Write out, please, the line containing "bpy.data.objects.remove(obj)" together with all lines after it, up to and including the last one, with no other output.

Start Source data

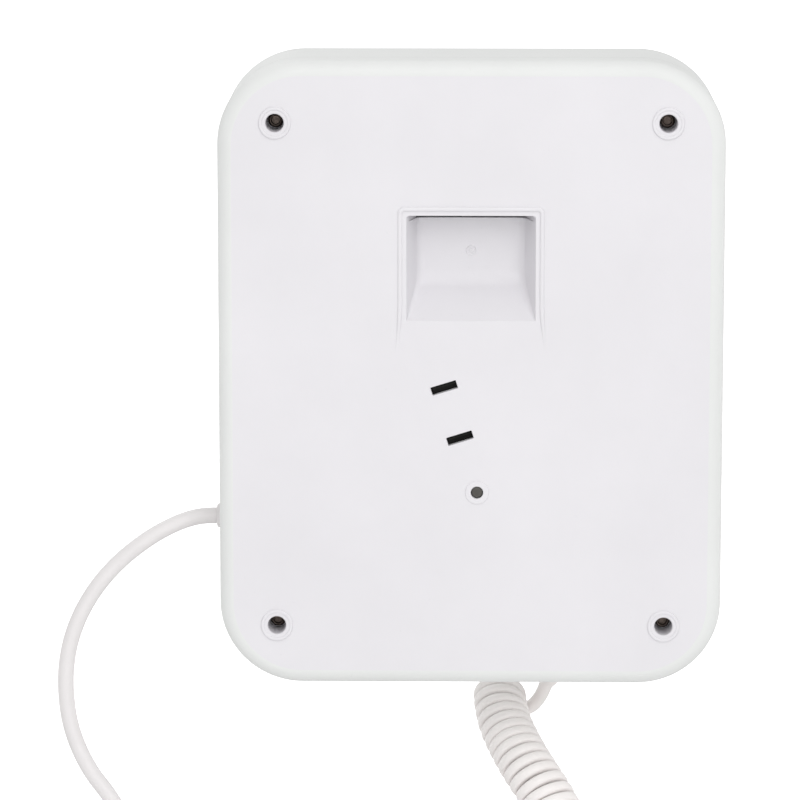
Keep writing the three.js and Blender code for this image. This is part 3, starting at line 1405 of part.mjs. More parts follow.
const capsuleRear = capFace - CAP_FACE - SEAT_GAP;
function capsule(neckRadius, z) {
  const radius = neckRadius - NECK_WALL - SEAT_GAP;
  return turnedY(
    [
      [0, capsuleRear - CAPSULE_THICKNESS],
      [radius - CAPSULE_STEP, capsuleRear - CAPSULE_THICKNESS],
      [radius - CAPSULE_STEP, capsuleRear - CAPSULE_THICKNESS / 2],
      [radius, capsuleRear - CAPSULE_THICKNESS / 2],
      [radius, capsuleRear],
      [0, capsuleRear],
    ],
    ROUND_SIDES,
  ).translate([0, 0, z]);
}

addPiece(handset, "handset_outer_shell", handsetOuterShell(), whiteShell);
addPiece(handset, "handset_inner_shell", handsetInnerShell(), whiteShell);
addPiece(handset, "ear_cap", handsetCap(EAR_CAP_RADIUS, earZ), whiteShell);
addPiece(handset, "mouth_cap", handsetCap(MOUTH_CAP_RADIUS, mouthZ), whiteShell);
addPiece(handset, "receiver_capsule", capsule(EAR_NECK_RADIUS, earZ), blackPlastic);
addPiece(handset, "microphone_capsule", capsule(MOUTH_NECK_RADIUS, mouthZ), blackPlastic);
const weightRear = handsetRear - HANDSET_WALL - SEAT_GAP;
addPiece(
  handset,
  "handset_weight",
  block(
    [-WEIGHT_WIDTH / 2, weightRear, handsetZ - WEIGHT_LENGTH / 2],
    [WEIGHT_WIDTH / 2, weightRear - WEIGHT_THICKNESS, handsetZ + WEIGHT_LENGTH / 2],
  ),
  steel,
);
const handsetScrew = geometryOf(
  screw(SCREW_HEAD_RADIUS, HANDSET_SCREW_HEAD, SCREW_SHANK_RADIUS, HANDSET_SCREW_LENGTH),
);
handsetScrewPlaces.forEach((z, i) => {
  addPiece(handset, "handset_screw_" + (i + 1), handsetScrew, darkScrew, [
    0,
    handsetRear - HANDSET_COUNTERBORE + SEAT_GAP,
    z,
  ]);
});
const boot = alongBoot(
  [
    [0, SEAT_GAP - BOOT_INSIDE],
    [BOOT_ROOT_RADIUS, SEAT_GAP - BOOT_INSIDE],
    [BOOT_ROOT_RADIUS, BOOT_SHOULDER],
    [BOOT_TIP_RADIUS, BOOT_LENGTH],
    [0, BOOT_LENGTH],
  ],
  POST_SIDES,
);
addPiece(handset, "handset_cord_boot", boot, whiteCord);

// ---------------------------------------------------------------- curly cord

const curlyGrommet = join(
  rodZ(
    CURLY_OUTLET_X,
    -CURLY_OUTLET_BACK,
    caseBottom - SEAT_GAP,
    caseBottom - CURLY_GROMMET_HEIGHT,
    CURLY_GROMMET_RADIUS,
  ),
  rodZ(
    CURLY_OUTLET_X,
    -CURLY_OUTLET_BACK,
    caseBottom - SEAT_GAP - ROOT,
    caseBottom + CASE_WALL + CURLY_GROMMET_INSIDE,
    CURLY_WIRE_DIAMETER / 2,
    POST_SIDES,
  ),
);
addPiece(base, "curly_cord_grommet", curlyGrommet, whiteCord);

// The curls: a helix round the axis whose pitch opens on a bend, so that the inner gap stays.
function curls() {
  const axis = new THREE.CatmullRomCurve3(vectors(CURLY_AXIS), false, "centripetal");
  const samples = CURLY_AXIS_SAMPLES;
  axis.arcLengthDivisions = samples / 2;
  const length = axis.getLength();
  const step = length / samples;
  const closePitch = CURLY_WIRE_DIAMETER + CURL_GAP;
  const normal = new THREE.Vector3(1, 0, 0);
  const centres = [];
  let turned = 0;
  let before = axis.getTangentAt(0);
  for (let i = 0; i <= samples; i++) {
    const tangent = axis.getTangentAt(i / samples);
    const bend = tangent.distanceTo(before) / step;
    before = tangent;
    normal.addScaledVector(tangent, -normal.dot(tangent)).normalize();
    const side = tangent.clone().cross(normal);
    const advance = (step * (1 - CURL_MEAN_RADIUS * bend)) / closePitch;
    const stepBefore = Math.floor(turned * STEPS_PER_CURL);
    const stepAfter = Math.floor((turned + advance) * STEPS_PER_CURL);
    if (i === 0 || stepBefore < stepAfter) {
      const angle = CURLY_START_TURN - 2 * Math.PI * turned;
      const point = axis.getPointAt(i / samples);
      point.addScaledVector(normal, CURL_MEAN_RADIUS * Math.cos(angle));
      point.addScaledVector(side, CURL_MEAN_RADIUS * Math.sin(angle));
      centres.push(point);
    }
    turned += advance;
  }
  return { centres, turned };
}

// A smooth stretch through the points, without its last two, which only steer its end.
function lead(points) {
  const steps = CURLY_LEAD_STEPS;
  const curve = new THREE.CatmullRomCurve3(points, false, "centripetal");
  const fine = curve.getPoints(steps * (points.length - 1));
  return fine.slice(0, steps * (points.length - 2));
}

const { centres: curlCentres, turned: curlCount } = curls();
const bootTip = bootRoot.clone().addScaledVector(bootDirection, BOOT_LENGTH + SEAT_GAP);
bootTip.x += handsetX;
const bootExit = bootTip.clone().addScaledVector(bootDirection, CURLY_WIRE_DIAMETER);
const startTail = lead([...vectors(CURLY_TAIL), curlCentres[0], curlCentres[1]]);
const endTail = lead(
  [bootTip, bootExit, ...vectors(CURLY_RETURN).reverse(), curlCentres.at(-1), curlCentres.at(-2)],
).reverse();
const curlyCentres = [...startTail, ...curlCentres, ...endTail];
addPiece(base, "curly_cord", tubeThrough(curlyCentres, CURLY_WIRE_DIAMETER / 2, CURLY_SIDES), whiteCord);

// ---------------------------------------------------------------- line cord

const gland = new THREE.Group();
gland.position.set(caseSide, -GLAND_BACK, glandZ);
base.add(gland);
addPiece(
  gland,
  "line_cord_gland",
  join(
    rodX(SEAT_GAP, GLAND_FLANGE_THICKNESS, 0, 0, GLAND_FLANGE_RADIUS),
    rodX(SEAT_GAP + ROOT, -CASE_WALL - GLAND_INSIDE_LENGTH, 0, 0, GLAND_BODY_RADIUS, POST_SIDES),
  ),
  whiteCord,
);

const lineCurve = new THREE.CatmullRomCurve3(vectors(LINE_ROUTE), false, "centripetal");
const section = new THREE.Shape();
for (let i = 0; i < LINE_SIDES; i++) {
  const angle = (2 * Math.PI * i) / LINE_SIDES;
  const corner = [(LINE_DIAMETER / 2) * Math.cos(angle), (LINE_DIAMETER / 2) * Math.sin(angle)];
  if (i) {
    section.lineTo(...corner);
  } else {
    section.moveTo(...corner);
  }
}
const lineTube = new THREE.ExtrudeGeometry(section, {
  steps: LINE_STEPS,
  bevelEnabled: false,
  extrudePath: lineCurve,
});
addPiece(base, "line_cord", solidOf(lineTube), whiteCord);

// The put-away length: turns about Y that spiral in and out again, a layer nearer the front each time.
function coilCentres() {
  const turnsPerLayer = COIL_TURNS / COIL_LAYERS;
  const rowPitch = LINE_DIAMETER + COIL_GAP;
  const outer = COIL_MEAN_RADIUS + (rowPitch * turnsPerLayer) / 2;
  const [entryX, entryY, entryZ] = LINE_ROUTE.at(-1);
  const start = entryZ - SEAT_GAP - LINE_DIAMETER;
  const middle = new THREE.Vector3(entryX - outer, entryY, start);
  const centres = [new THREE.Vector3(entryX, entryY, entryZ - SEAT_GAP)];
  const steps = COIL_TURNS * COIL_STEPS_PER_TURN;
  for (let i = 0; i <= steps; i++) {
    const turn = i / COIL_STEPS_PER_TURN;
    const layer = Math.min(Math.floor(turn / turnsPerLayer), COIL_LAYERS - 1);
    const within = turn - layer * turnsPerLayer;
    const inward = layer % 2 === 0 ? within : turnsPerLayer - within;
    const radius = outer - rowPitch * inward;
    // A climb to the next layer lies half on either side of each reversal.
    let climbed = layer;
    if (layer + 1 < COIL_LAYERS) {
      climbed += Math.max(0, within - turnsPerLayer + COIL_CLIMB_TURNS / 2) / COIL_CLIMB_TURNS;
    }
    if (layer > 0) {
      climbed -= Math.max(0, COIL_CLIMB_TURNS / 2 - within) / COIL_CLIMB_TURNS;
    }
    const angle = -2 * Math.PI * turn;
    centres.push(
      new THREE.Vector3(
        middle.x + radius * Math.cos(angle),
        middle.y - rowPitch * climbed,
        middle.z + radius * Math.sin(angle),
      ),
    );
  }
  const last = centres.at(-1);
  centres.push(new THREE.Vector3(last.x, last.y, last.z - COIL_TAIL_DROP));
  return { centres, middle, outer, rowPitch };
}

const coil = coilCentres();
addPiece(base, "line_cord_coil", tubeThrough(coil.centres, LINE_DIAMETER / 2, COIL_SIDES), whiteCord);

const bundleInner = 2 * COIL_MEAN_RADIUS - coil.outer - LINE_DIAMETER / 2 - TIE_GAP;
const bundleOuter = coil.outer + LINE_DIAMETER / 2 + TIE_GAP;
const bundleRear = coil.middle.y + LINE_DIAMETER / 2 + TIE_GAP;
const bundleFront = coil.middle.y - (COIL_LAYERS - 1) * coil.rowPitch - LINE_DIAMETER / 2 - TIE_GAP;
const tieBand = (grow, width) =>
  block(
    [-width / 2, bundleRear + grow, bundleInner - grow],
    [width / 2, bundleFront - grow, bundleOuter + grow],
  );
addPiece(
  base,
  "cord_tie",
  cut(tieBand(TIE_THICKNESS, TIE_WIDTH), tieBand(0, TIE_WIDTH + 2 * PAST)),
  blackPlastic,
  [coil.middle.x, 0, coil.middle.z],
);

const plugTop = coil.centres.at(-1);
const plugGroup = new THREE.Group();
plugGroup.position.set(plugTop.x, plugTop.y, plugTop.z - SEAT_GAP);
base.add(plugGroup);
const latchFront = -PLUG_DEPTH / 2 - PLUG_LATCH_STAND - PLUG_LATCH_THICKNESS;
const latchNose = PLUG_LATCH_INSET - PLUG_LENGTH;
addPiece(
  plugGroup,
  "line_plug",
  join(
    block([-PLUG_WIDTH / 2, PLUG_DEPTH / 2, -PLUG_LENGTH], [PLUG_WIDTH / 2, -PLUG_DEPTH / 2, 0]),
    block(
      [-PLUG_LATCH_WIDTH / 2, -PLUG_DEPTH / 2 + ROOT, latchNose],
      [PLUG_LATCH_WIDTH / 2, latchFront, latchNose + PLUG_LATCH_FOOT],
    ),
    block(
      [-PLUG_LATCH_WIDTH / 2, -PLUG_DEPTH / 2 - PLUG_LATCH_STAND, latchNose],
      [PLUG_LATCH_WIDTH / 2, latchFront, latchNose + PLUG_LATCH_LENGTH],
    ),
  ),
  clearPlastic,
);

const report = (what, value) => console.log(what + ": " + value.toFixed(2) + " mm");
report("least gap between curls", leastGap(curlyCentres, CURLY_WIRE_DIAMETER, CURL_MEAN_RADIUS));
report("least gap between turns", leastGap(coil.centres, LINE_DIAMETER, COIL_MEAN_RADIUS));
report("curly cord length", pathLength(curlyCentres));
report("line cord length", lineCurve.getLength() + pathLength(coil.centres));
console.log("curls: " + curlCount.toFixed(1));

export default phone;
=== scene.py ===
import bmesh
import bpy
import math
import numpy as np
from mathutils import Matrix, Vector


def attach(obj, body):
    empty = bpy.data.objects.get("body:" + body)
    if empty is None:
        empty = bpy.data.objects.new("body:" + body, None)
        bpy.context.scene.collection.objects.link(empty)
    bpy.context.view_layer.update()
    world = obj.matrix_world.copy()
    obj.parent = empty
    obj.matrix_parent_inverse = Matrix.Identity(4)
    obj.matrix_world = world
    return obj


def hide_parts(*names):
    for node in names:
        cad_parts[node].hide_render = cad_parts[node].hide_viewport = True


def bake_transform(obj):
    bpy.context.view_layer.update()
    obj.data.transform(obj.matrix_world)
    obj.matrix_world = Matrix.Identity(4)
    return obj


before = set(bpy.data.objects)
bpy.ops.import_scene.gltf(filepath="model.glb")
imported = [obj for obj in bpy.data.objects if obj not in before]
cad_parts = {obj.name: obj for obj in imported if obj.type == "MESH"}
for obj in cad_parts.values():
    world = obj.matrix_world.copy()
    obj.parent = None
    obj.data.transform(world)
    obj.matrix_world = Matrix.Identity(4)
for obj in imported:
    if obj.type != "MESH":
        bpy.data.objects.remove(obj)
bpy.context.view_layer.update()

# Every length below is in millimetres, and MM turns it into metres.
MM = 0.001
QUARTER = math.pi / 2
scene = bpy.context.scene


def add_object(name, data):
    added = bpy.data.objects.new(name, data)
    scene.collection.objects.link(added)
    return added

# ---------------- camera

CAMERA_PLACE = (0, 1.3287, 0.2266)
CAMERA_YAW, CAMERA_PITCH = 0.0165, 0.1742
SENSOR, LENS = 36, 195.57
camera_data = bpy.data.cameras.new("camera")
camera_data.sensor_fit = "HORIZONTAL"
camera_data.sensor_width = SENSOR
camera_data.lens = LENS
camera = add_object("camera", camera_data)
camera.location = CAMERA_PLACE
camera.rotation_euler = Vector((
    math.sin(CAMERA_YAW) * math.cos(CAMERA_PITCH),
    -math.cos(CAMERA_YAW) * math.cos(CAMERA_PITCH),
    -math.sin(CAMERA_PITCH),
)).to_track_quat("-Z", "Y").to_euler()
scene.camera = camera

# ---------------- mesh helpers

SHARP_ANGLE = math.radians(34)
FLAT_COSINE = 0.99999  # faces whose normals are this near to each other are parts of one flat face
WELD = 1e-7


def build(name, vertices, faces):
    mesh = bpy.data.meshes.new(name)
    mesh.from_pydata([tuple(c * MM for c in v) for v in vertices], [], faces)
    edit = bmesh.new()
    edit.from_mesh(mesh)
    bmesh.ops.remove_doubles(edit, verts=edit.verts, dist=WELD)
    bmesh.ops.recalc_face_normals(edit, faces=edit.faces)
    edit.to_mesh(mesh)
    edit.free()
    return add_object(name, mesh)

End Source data

* Completed exercise
        bpy.data.objects.remove(obj)
bpy.context.view_layer.update()

# Every length below is in millimetres, and MM turns it into metres.
MM = 0.001
QUARTER = math.pi / 2
scene = bpy.context.scene


def add_object(name, data):
    added = bpy.data.objects.new(name, data)
    scene.collection.objects.link(added)
    return added

# ---------------- camera

CAMERA_PLACE = (0, 1.3287, 0.2266)
CAMERA_YAW, CAMERA_PITCH = 0.0165, 0.1742
SENSOR, LENS = 36, 195.57
camera_data = bpy.data.cameras.new("camera")
camera_data.sensor_fit = "HORIZONTAL"
camera_data.sensor_width = SENSOR
camera_data.lens = LENS
camera = add_object("camera", camera_data)
camera.location = CAMERA_PLACE
camera.rotation_euler = Vector((
    math.sin(CAMERA_YAW) * math.cos(CAMERA_PITCH),
    -math.cos(CAMERA_YAW) * math.cos(CAMERA_PITCH),
    -math.sin(CAMERA_PITCH),
)).to_track_quat("-Z", "Y").to_euler()
scene.camera = camera

# ---------------- mesh helpers

SHARP_ANGLE = math.radians(34)
FLAT_COSINE = 0.99999  # faces whose normals are this near to each other are parts of one flat face
WELD = 1e-7


def build(name, vertices, faces):
    mesh = bpy.data.meshes.new(name)
    mesh.from_pydata([tuple(c * MM for c in v) for v in vertices], [], faces)
    edit = bmesh.new()
    edit.from_mesh(mesh)
    bmesh.ops.remove_doubles(edit, verts=edit.verts, dist=WELD)
    bmesh.ops.recalc_face_normals(edit, faces=edit.faces)
    edit.to_mesh(mesh)
    edit.free()
    return add_object(name, mesh)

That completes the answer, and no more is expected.